In construing statutes, courts must look diligently for the legislative intent and give ordinary signification to all words.[4] Webster's Third New International Dictionary defines "authorized" to mean "to endow with authority or effective legal power, warrant, or right."[5] Thus, the plain language of the constitution states that the 20-mill limitation does not apply to school systems that possessed the legal power to levy a school tax of more than 20 mills on the effective date of the 1983 Constitution.

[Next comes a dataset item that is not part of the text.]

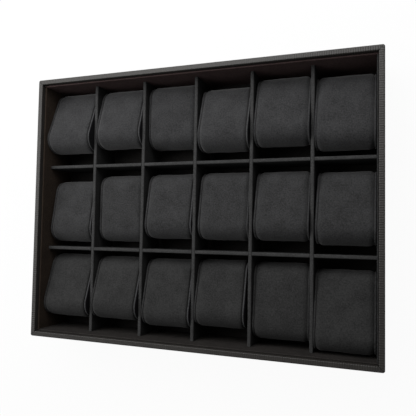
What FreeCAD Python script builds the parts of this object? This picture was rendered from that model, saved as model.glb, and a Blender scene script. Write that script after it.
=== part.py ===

This interpretation comports with the provision's legislative history. Prior to submitting the proposed constitution to the General Assembly, the Legislative Overview Committee discussed the paragraph's purpose. The drafters intended to provide a uniform millage limitation for all school systems, but included a grandfather clause for county, independent, and area school systems that levied a tax greater than the uniform rate. "In other words, [paragraph I is] attempting to establish a general rule, but then there's an exception that states that those systems that have a different millage limitation ... would retain those provisions."[6]

On June 30, 1983, the Atlanta school system had both constitutional and statutory authority to levy a school tax that was greater than 20 mills. Created in 1870, the Atlanta school system is an "independent school system."[7] We have previously concluded that independent school systems were expressly excluded from the limitations on millage rates in the 1877 and 1945 Constitutions.[8] Specifically, the 1945 Constitution stated that "[p]ublic school systems established prior to the adoption of the Constitution of 1877 shall not be affected by this Constitution."[9] The 1976 Constitution, which was in effect on June 30, 1983, carried forward this exemption.[10] In addition, the 1973 Atlanta City Charter gave the Atlanta Board of Education the power to set the millage rate without any limitation.[11] "There shall be assessed, levied, and collected an annual ad valorem tax for the support of public schools and for educational purposes, at the millage rate determined by the Atlanta Board of Education."[12]

Thus, on the relevant date, the Atlanta school system was "authorized" to levy a school tax in excess of 20 mills. As a result, the trial court correctly concluded that the 20-mill limitation does not apply to the Atlanta Independent School System.

Judgment affirmed.

All the Justices concur.

NOTES

[1] The City of Atlanta is the fiscal authority that actually levies and collects the ad valorem taxes on behalf of the Atlanta school system.

[2] Atlanta Independent School System v. Lane, 266 Ga. 657, 469 S.E.2d 22 (1996).

[3] The 1983 Constitution became effective on July 1, 1983.

[4] OCGA § 1-3-1.

[5] See also Black's Law Dictionary 122 (5th ed.1979) (defining "authorize" as "[t]o empower; to give a right or authority to act").

[6] State of Georgia, Select Comm. on Constitutional Revision, Transcripts of Meeting, 1977-1981, Legis. Overview Comm., Vol. I, June 18, 1981, at 77.

[7] See Board of Public Educ. & Orphanage for Bibb County v. Zimmerman, 231 Ga. 562, 564, 203 S.E.2d 178 (1974).

[8] Id. at 565, 203 S.E.2d 178; Ingram v. Payton, 222 Ga. 503, 509, 511, 150 S.E.2d 825 (1966).

[9] Constitution of the State of Georgia of 1945 Art. VIII, Sec. X, Par. I (§ 2-7301); see also Constitution of the State of Georgia of 1877 Art. VIII, Sec. V, Par. I (§ 2-7001) ("Existing school systems shall not be affected by this constitution.").

[10] Constitution of the State of Georgia of 1976 Art. VIII, Sec. V, Para. VII (§ 2-5307).

[11] 1973 Ga. Laws, vol. 2, 2188, 2232.